On 22 November, Novakov was elected to a 12-member Validation Commission, chaired by Nicolae Bosie-Codreanu, which verified the legality of his colleagues' mandates. He later also served on Commission to Combat Anarchy, and the Commission for Statements and Charters. His tenure saw the Moldavian Republic's absorption into the Kingdom of Romania. He was one of the thirteen deputies who absented during the actual vote on unification, which took place on 27 March 1918. Most other Bulgarian-and-Gagauz delegates abstained, while Novakov and Dumitru Topciu explained that they were on official duty to Tighina, helping to resupply the Bessarabian troops against Bolshevik insurgents (the Rumcherod). Allegations that he had in fact opposed the union resurfaced later, when the Bolsheviks established a Ukrainian Soviet Socialist Republic on Romania's new eastern border. In early 1925, Bolshevik historian A. Ryabinin-Sklyarevski claimed to have recovered from Odesa an autographed "protest against Bessarabia's union", carrying Novakov's signature as a "delegate of the co-operatives"; other signatories reportedly included Jacob Bernstein-Kohan, Alexander N. Krupensky, Alexander Schmidt, Pantelimon V. Sinadino, and Vasily Yanovsky.

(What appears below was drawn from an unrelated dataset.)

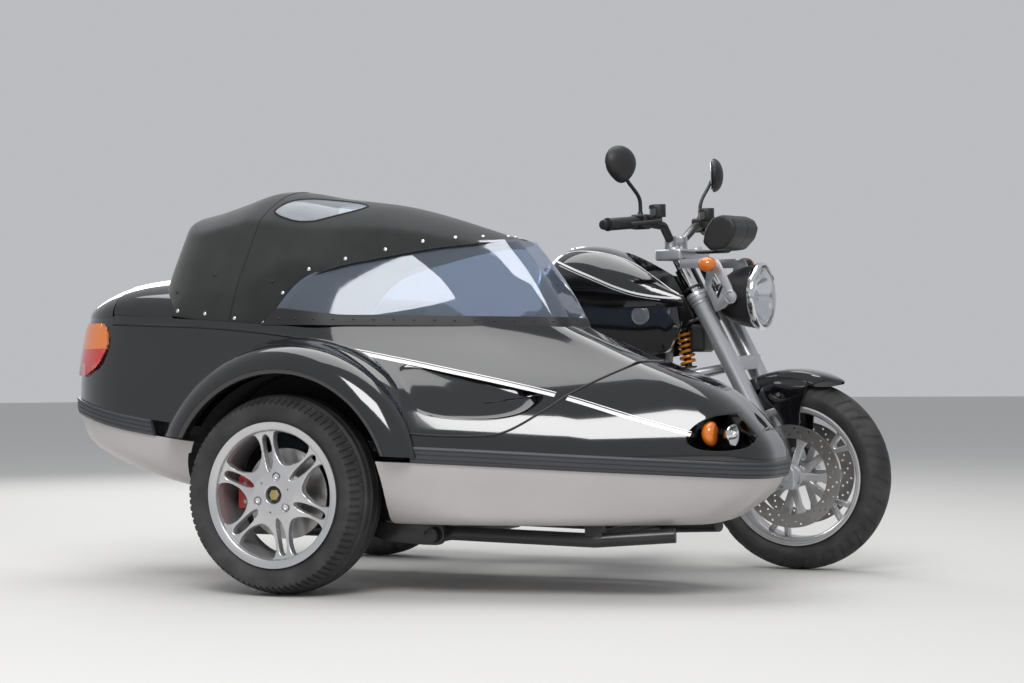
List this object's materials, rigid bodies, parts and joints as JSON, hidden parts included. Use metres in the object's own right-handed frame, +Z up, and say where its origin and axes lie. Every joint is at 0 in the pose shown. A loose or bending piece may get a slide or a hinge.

As noted in 1925 by historian (and former Moldavian Premier) Petru Cazacu, Novakov and most alleged signatories of the Odesa letter "became Romanian citizens and live peacefully under Romania's protection". Novakov continued to reside and work in Chișinău, at 15 Alecsandri Street, and joined the local Chamber of Commerce and Industry. Recruited by the People's Party (PP), he ran for the national Senate in the Tighina County by-elections of September 1920, taking 3,761 votes; the seat went to Vartolomeu Sucitu of the Peasantists, with 6,795. Novakov organized and helped steer the party's county section. During the senatorial by-election of 1925, he rallied the peasants of Mereni in support of the PP's candidate, Sergiu Niță; at the time he was also chairman of the millers' regional syndicate. He ultimately quit the PP in September of that year, immediately joining the National Liberals. Also that month, he supported, and ran on, an Independent List of Chamber candidates, being voted in as a junior member of the unified council. In June 1926, Novakov was Chamber delegate on the Board of Review for Foreign Nationals, advising the Labor Inspectorate. His parallel delegation to the Tighina County council was vetoed by the Prefect.

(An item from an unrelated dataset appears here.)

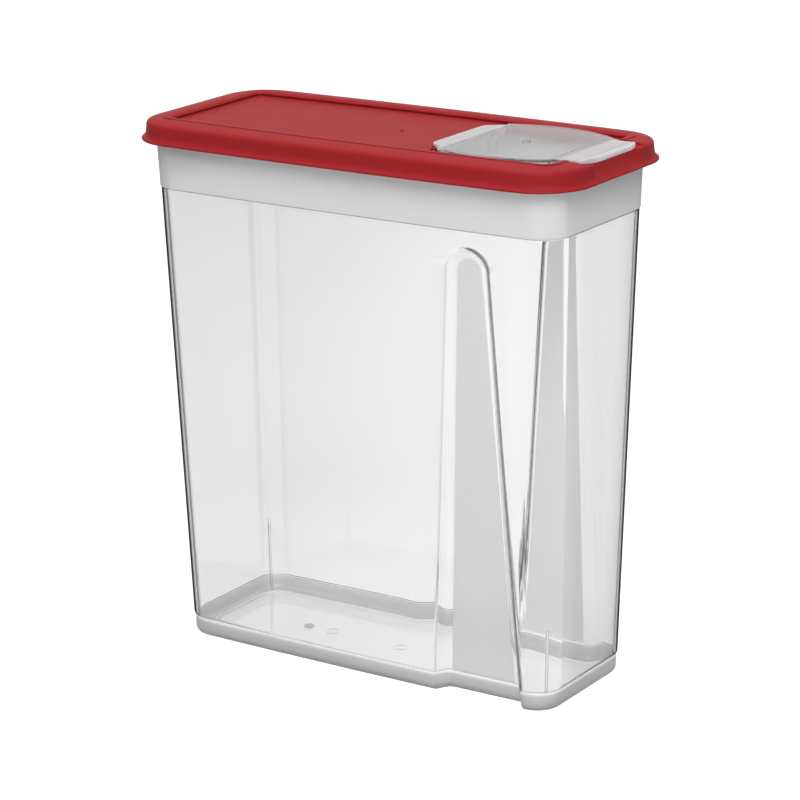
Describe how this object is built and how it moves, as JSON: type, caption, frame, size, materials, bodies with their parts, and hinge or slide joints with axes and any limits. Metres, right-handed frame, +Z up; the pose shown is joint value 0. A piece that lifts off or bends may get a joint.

Novakov joined a club of former Sfatul deputies, and, like the vast majority of its members, voted to attend the union's 10-year anniversary on 29 April 1928. By then, he was litigating over the issue of his not being allocated land reserved for Sfatul delegates who had supported the union, but lost his case when presented in court. In 1930, after defaulting on outstanding debt, his wife Maria was forced to sell her home in Mereni. Anton's "premature death" was announced by the Tighina Federation of Co-operatives on 14 September 1938. In August 1940, weeks after the Soviet invasion of Bessarabia, his widow was recorded, as an old-age pensioner from Tighina, among the "Romanian refugees who have crossed from Bessarabia to Romania at Ungheni checkpoint". The authorities granted her a new home in Buzău.